Inversement, les gravures de Callot exaltent par contiguïté la dimension emblématique des dessins d’Olivier Nottellet : mobilier administratif, réseaux géométriques, flux liquides, échafaudages et corps morcelés orchestrant un monde tendu entre ténèbre et lumière, équilibre et désordre.
Olivier Nottellet
Diplômé de l’École Supérieure des Beaux-Arts de Metz, sa pratique d’un dessin, qui passe du carnet au format monumental, interroge l’espace et le moment particulier où les choses hésitent entre visibilité et compréhension. Objets et vidéos viennent parfois alimenter ses installations pour interroger le rapport entre réel et possible.
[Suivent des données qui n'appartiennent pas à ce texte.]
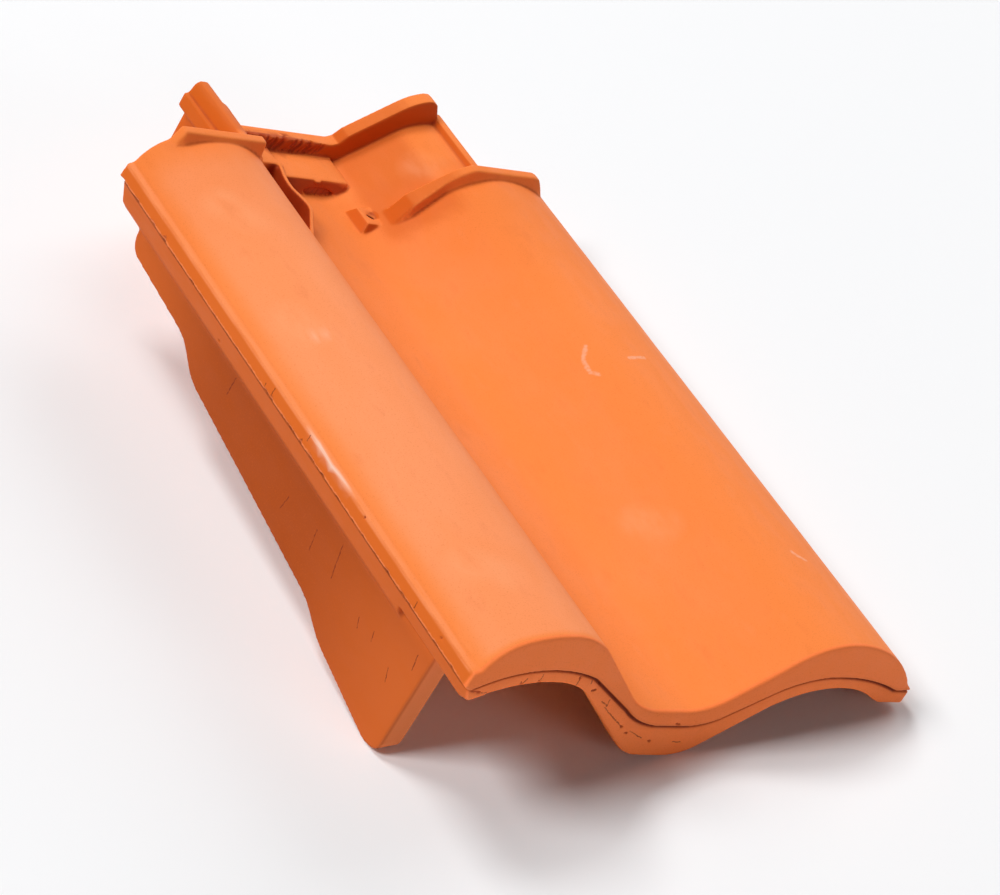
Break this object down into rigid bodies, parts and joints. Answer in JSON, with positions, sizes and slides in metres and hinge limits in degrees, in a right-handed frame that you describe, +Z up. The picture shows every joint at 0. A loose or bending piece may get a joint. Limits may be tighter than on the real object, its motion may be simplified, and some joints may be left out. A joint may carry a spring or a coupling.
{
  "type": "verge roof tile",
  "caption": "Left-hand clay verge tile: two rolls and a trough, a stepped flap that hangs over the gable wall, a grooved eave nose and a narrower head deck that the next tile covers.",
  "frame": {"origin": "on the floor under the middle of the tile's box, as the tile lies on its flap, trough foot and nib", "axes": "+Y from the eave nose to the head rim, +X from the flap to the right roll, +Z up; the tile's own top leans 13.8 degrees to the right about Y, as it lies unheld"},
  "size_m": [0.3142, 0.467, 0.1164],
  "materials": {
    "fired_clay": "matt unglazed orange-red fired clay"
  },
  "bodies": {
    "root": {"verge_tile": "fired_clay"}
  },
  "joints": []
}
Il expose régulièrement ; on notera une double exposition monographique au centre d’art Le BBB de Toulouse et à la Chapelle Saint Jacques de St Gaudens (2015), une commande spécifique pour la cité de la tapisserie d’Aubusson (2015), sa participation à la 30e Biennale d’art contemporain de São Paulo (2012). Il a également bénéficié d’une bourse de recherche du Fiacre à New York en 2007.
Après avoir été directeur des études aux Beaux-arts de Toulouse de 2001 à 2008, il rejoint l’École Nationale Supérieure des Beaux-Arts de Lyon en tant que professeur de dessin.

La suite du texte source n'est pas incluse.